Angélique Ionatos (© Alexis Sevenier)
8 juillet 2021 – Reste la lumière ΜΕΝΕΙ ΤΟ ΦΩΣ
en hommage à Angélique Ionatos disparue le 7 juillet 2021,
en écho à son dernier album sorti en octobre 2015
Avec
Angélique Ionatos (chant, guitare), Claude Tchamitchian (contrebasse), Gaspar Claus (violoncelle), Katerina Fotinaki (voix additionnelles, guitare), Keyvan Chemirani (daf), Cesar Stroscio (bandonéon), Renaud Garcia- Fons (contrebasse)
Avertissement : Ce texte ne saurait passer pour une chronique. C’est une pure fiction, un jeu d’écriture où se trouvent insérés en caractères gras les 12 titres de l’album d’Angélique Ionatos et quelques mots, expressions, empruntés ici ou là aux poèmes chantés. Il s’inspire particulièrement d’un texte paru sur son blog le 9 février 2015, dans le journal de bord de son nouvel album.
1. Courage Kουράγιο – 2. La route Ο Δρόμος – 3. Mes sœurs sorcières Ω αδελφές μου μάγισσες – 4. Début du monde Aρχή του κόσμου – 5. Optimisme Aισιοδοξία (Et si l’arbre brulait Κι αν το δέντρο καίγεται) – 6. Perséphone Περσεφόνη – 7. Anges féminins θήλεις Aγγελοι – 8. L’équation de l’amour Μάζευω των ονείρων μου τή φυρα – 9. Anatolie Ανατολη – 10. Habitudes Συνήθειες – 11. Aimez vos prochains Αγαπάτε αλλήλους – 12. Le bateau fou Tό τρελοβάπορο
Courage mes colombes (Kουράγιο περιστέρες μου)
Ce matin la mer a revêtu ses dégradés de bleus et de verts et le vent joue dans les feuilles des oliviers.
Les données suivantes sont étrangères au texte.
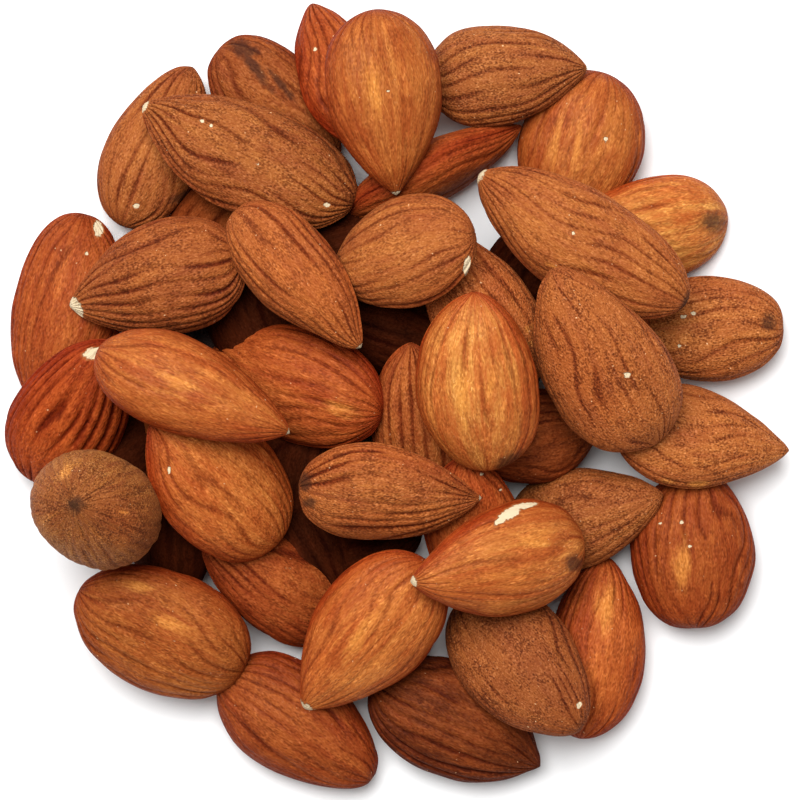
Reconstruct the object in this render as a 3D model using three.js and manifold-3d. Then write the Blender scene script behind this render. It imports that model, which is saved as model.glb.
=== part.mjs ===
// A heap of whole almond kernels in their brown skins, lying loose on a flat surface.
// Millimetres and degrees, +Z up, with the origin on the surface under the middle of the heap.
// Every kernel is one closed shape of its own size. The kernels are laid down one by one, the lowest first:
// each drops onto what lies there already and leans until its middle is as low as it gets.
// The kernels and a low mound, which stands for the ones buried inside, are then joined into one solid.
import * as THREE from 'three';
import { mergeVertices } from 'three/addons/utils/BufferGeometryUtils.js';
import Module from 'manifold-3d';

const wasm = await Module();
wasm.setup();

// ---- the kernels ----
// x, y: the middle of a kernel's outline as an eye sees it that looks straight down from EYE_HEIGHT
// turn: where its tip points, from +X towards +Y
// long, wide, thick: its size
// point: how pointed its tip is, from 0.55, round, to 0.9, sharp
// bow: how far the middle of its long axis bends to its left
// lean: [pitch, roll] of a kernel that its neighbours hold up, with pitch above 0 where the tip is up
const EYE_HEIGHT = 500;
const KERNELS = [
  // on the surface, or buried
  { x: -26.5, y: -3.0, turn: 100, long: 21.5, wide: 12.8, thick: 7.6, point: 0.7, bow: 0 },
  { x: -27.5, y: -15.5, turn: 90, long: 18.0, wide: 10.0, thick: 6.8, point: 0.7, bow: 0 },
  { x: -21.5, y: 20.5, turn: 60, long: 21.0, wide: 12.2, thick: 7.4, point: 0.7, bow: 0 },
  { x: -1.0, y: 9.0, turn: 165, long: 21.0, wide: 12.4, thick: 7.8, point: 0.7, bow: 0 },
  { x: 2.4, y: -2.6, turn: 97, long: 20.5, wide: 12.0, thick: 7.6, point: 0.7, bow: 0 },
  { x: -40.3, y: 10.8, turn: 255, long: 23.4, wide: 13.1, thick: 8.0, point: 0.62, bow: 0.6 },
  { x: -29.1, y: 30.4, turn: 66, long: 20.8, wide: 11.7, thick: 7.6, point: 0.7, bow: 0 },
  { x: -14.6, y: 35.6, turn: -41, long: 19.2, wide: 11.4, thick: 7.2, point: 0.75, bow: 0 },
  { x: -7.2, y: 39.2, turn: 112, long: 19.4, wide: 9.8, thick: 7.0, point: 0.75, bow: 0 },
  { x: 4.2, y: 27.6, turn: 27, long: 23.2, wide: 12.5, thick: 7.2, point: 0.8, bow: 0, lean: [0, 78] },
  { x: 21.2, y: 29.2, turn: 250, long: 21.0, wide: 14.6, thick: 8.6, point: 0.7, bow: 0.3 },
  { x: 29.3, y: 20.4, turn: 190, long: 22.0, wide: 12.8, thick: 7.8, point: 0.7, bow: 0 },
  { x: 35.2, y: -17.6, turn: 92, long: 19.4, wide: 14.8, thick: 9.2, point: 0.58, bow: 0 },
  { x: 23.4, y: -29.7, turn: 82, long: 22.0, wide: 12.0, thick: 8.0, point: 0.68, bow: -0.5 },
  { x: 6.8, y: -38.9, turn: -27, long: 22.4, wide: 13.7, thick: 8.4, point: 0.7, bow: 0 },
  { x: -12.2, y: -38.9, turn: -36, long: 22.0, wide: 13.3, thick: 8.2, point: 0.66, bow: 0.4 },
  { x: -28.4, y: -27.5, turn: 161, long: 21.6, wide: 15.8, thick: 8.6, point: 0.6, bow: 0 },
  { x: -14.8, y: -21.6, turn: 150, long: 21.4, wide: 12.4, thick: 7.8, point: 0.7, bow: 0 },
  { x: 15.2, y: -4.4, turn: 186, long: 18.0, wide: 11.4, thick: 7.6, point: 0.7, bow: 0 },
  { x: 9.6, y: 10.8, turn: 120, long: 22.0, wide: 13.0, thick: 8.0, point: 0.7, bow: 0 },
  { x: 22.4, y: -14.0, turn: 17, long: 19.8, wide: 12.0, thick: 7.6, point: 0.78, bow: 0 },
  { x: 8.6, y: -14.6, turn: 98, long: 17.0, wide: 11.6, thick: 7.4, point: 0.62, bow: 0 },
  { x: 35.5, y: 8.3, turn: 183, long: 20.8, wide: 12.8, thick: 8.0, point: 0.64, bow: 0 },
  { x: 24.5, y: 7.5, turn: 80, long: 18.0, wide: 12.0, thick: 7.4, point: 0.7, bow: 0 },
  // leaning on those
  { x: 36.2, y: -4.6, turn: -8, long: 21.8, wide: 12.4, thick: 7.8, point: 0.84, bow: 0 },
  { x: 14.4, y: -31.8, turn: -47, long: 21.4, wide: 13.8, thick: 8.4, point: 0.62, bow: 0 },
  { x: -39.3, y: -1.4, turn: 60, long: 20.8, wide: 13.6, thick: 8.4, point: 0.64, bow: 0 },
  { x: 12.7, y: 39.0, turn: 4, long: 19.4, wide: 12.9, thick: 8.0, point: 0.82, bow: 0 },
  { x: -22.1, y: -9.8, turn: 136, long: 21.8, wide: 14.6, thick: 8.6, point: 0.62, bow: 0 },
  { x: -12.4, y: 2.1, turn: 160, long: 23.0, wide: 13.8, thick: 8.4, point: 0.64, bow: 0 },
  { x: -29.3, y: 14.3, turn: 196, long: 21.6, wide: 13.8, thick: 8.4, point: 0.78, bow: 0 },
  { x: -18.3, y: 29.2, turn: 155, long: 27.4, wide: 13.6, thick: 8.4, point: 0.66, bow: 0.4 },
  { x: 21.8, y: 19.2, turn: 148, long: 28.6, wide: 12.6, thick: 8.6, point: 0.6, bow: 0.4 },
  { x: -4.1, y: -28.3, turn: 230, long: 23.8, wide: 14.1, thick: 8.4, point: 0.78, bow: 0, lean: [-15, -12] },
  { x: -36.1, y: -13.4, turn: -25, long: 19.0, wide: 15.8, thick: 13.4, point: 0.62, bow: 0, lean: [-76, 90] },
  // on top
  { x: -1.8, y: 35.7, turn: -83, long: 21.9, wide: 14.3, thick: 8.4, point: 0.84, bow: 0 },
  { x: 0.3, y: 17.5, turn: 195, long: 18.6, wide: 13.0, thick: 8.2, point: 0.68, bow: 0 },
  { x: 9.4, y: 2.2, turn: 94, long: 22.0, wide: 14.4, thick: 8.8, point: 0.62, bow: 0.3 },
  { x: 24.2, y: 5.0, turn: 121, long: 24.8, wide: 14.6, thick: 8.8, point: 0.74, bow: 0.5 },
  { x: -24.8, y: 1.0, turn: -23, long: 24.4, wide: 11.5, thick: 8.0, point: 0.84, bow: 0 },
  { x: -12.2, y: 14.6, turn: -47, long: 22.2, wide: 10.3, thick: 8.0, point: 0.78, bow: 0.4 },
  { x: -1.2, y: -11.2, turn: -3, long: 21.4, wide: 13.2, thick: 8.6, point: 0.84, bow: 0, lean: [0, 40] },
  { x: 11.7, y: -19.4, turn: 192, long: 22.8, wide: 13.6, thick: 8.4, point: 0.82, bow: 0 },
];
const BLUNT = 0.5;
const SIDE_POINT = 0.86;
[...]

Le soleil ajoute ses reflets d’argent sur les troncs tordus par les ans… On les croirait plantés là, au tout début du monde verdoyant. Tout est calme. La terre frémit à peine sous le pas lent des femmes qui s’avancent sur la route, toutes vouées au noir, en deuil d’un frère, d’un mari, d’un enfant, d’une mère… Le thrène soulève leur poitrine, s’élève haut vers l’azur du ciel quand elles tendent les paumes de leurs mains. C’est un chant immémorial. Inutile d’en chercher la source même si certains le disent venu d’Anatolie, de Smyrne ou d’Istanbul, chargé des parfums lourds de l’Orient. Chacune l’a entendu à peine née. Il s’est mêlé à leurs premiers mots, s’est glissé sous la peau, a pris racines dans les gestes, les habitudes. Il suffit que l’une d’elles s’avance pour annoncer un nouveau départ chez Hadès pour que les premières notes du chant se mettent immanquablement à vibrer dans l’air. Si seulement Perséphone, la majestueuse et redoutable reine des Ombres voulait bien ouvrir enfin son cœur de femme, écouter les voix de ses sœurs, la complainte ancestrale des anges féminins…
« Ô mes sœurs sorcières, mes fées oubliées, prenez des filaments de lune dorés er argentés, brodez des étoiles brillantes, des gouttes de rosée… »
Ce matin là, le chant se marie à la beauté du ciel, de la mer, de la terre de Grèce pour accueillir l’âme qui s’en revient. Toutes savent : le bateau fou de pierre noir et de rêves qui nous porte, nous transporte depuis tant d’années a jeté l’ancre ce matin. Il débarque un ange féminin.
Αγγελική, Angélique s’en revient.
Un cercle se forme. Un cercle de femmes, connues et inconnues, mères, cousines, amies, voisines lui tiennent la main et lui chuchotent : « Chante, chante maintenant pour nous. » Alors on ne tarde pas à entendre « Courage mes colombes, mes anémones, mes belles compagnes esseulées… Mes Antigone ! Courage ! Aimez vos prochains, aimez-les pêle-mêle, sans distinction… »
Cette voix, comme elles l’ont attendue ! Et voici qu’elle résonne et se mêle au vent, au chant des oiseaux. Elle répand l’espérance, l’optimisme… Malgré ce qui vieillit, malgré ce qui meurt, elles attendront que le soleil se couche à l’endroit même où se résout l’équation de l’amour.